Business executives that talk about “networking” are often referring to building productive relationships with people from other organisations. However, when it comes establishing the kind of internal collaboration that will improve efficiency and foster the cross-pollination of ideas and knowledge, companies often run up against a major obstacle: the natural tendency to ignore what colleagues in other business units are doing.

“We’re battling our own human nature to some extent,” says Rick Freeman of Capgemini, the consultancy. “We seem to have a phenomenal ability to forget the fact if people work together it will be better for everyone. Businesses need to teach people how to overcome that natural reflex.”

While formal structures may operate in silos, the informal networks within a business hold great potential. Zia Khan, senior partner at Katzenbach Partners, a New York-based consultancy, argues that companies need to recognise the existence of two organisations within any business: the formal organisation and the informal organisation. The formal organisation consists of the structures, hierarchies and processes that are set down on paper and in job titles, while the informal organisation is made up of a complex network of relationships between employees in different departments or business units and at different levels of seniority within the company. “The formal organisation is largely based on predictions of how work will happen,” he says. “But increasingly, work doesn’t really happen that way. It’s like getting dressed according to the weather report and not adjusting when you step outside.”
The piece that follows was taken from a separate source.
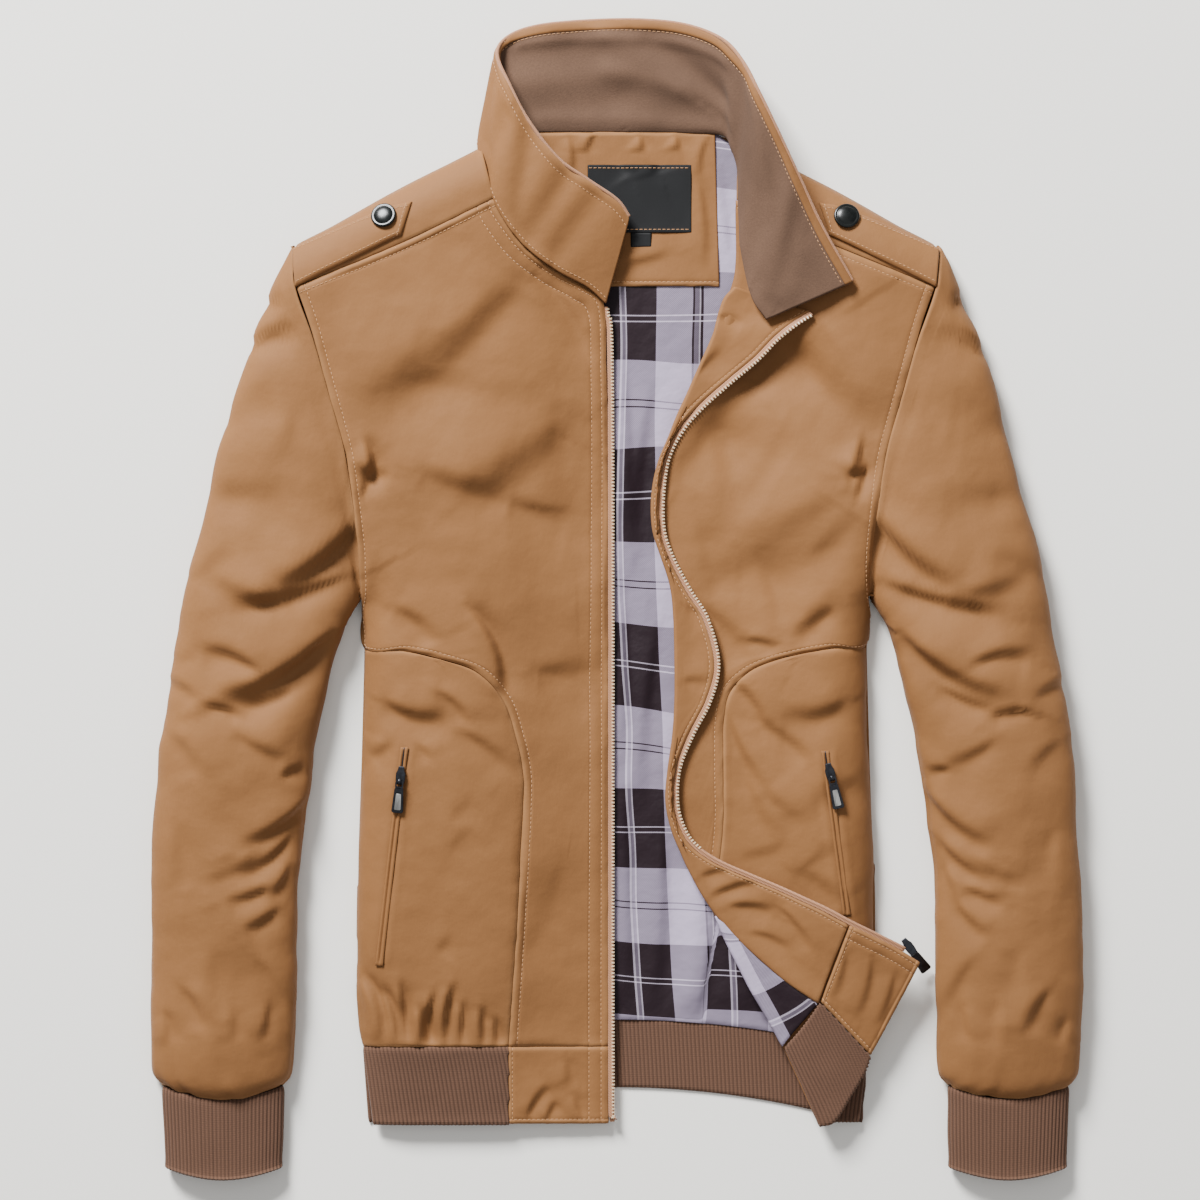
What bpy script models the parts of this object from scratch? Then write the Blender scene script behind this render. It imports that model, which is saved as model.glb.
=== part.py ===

By contrast, the informal organisation relates to how the company actually operates. “It’s things like culture, networks, relationships and the emotional motivation people have for work that is not related to bonuses or pay – all those things that are hidden,” he says.

Professor Peter Senge, a senior lecturer at the MIT Sloan School of Management, also stresses the need to foster informal networks. “We look at ‘internal network leaders’,” he explains. “These are people who essentially connect people. They might be HR, engineers or sales people, but they’re the ones that have a sense about things going on in one part of the business that others don’t have a clue about.”

Prof Senge says that companies can actively promote these networks. He cites the example of BP, which realised that while many of its refinery managers around the world were working in innovative ways, they never talked to each other. It established processes through which they could share knowledge face-to-face, and then through internal virtual communications.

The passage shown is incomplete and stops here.